The Amazon union vote was the latest example of the continued exploitation of workers in this country using our outdated labor laws. As described earlier, employers are given wide discretion to erect barriers that exploit basic human rights and paths to broader prosperity. But in the south, these barriers are often accompanied by the vestiges of racism and poverty that have historically and disproportionately impacted Black, Brown and poor communities.
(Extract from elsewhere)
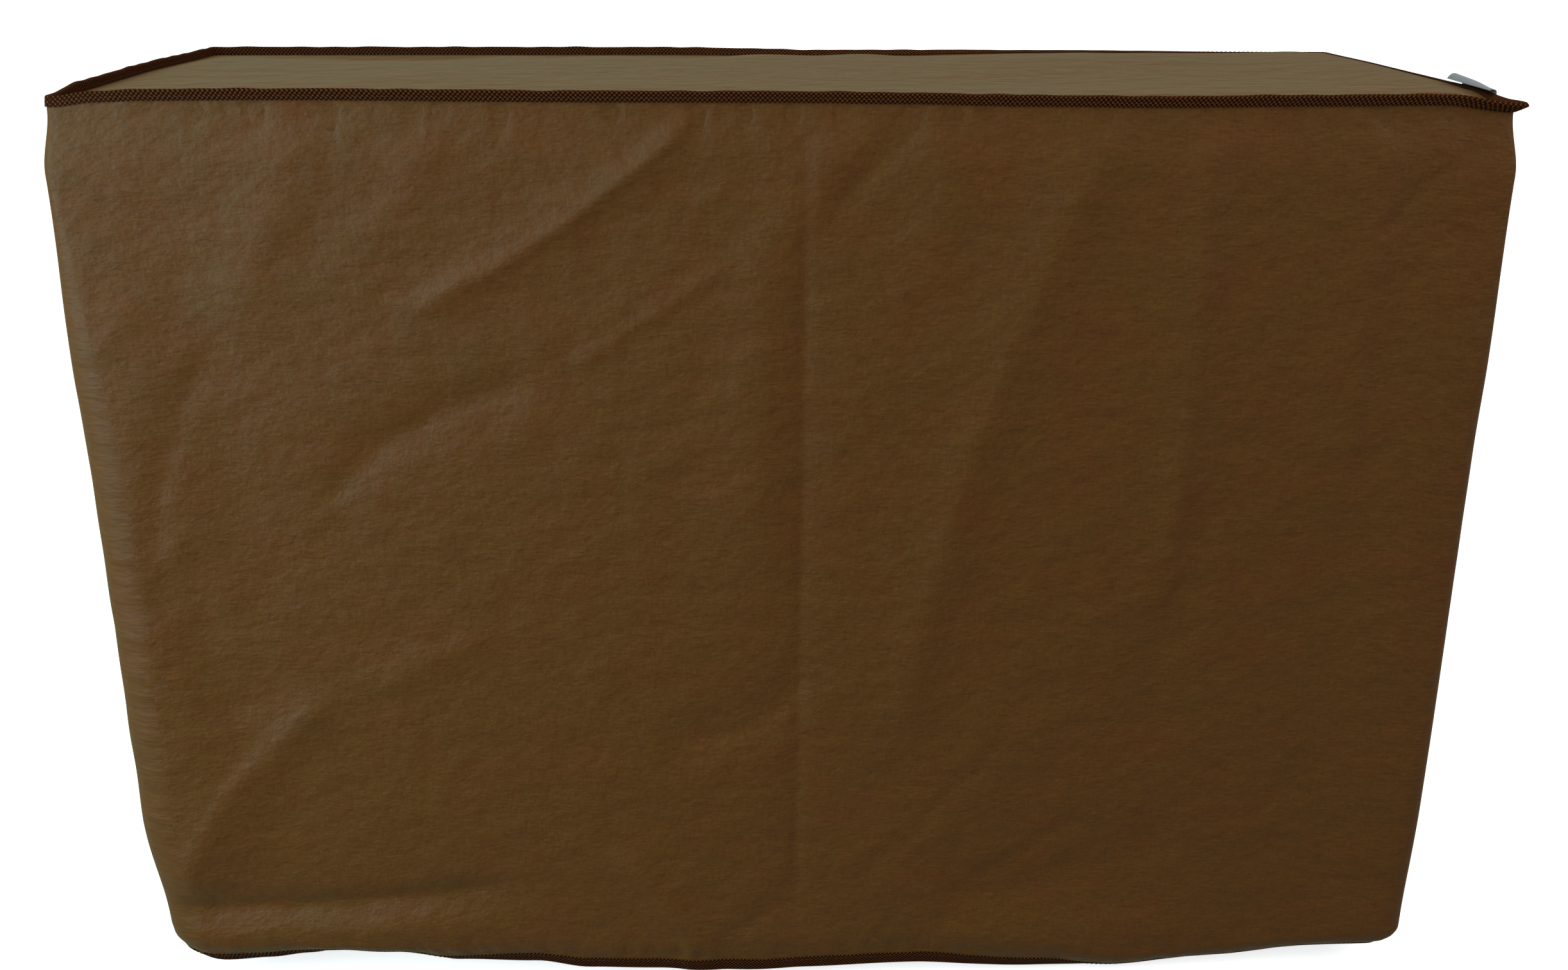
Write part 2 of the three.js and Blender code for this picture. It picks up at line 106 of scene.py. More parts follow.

Moreover, in Bessemer, Alabama remnants of the civil rights struggles that were so visible during the 1960s and still exist today further limit paths to broad communal prosperity. From the images of “white only” lunch counters that Black teen activists were so violently assaulted for sitting at to the 1981 lynching of a young Black man in Mobile Alabama, the barriers for predominately Black communities in Alabama are undeniable and very difficult to erase from everyday reality.

But make no mistake, until pro-worker policy interventions such as the PRO Act and other labor law reform measures are mandated on a Federal level, many of our most vulnerable communities will lack the power to create a prosperous path for their lives.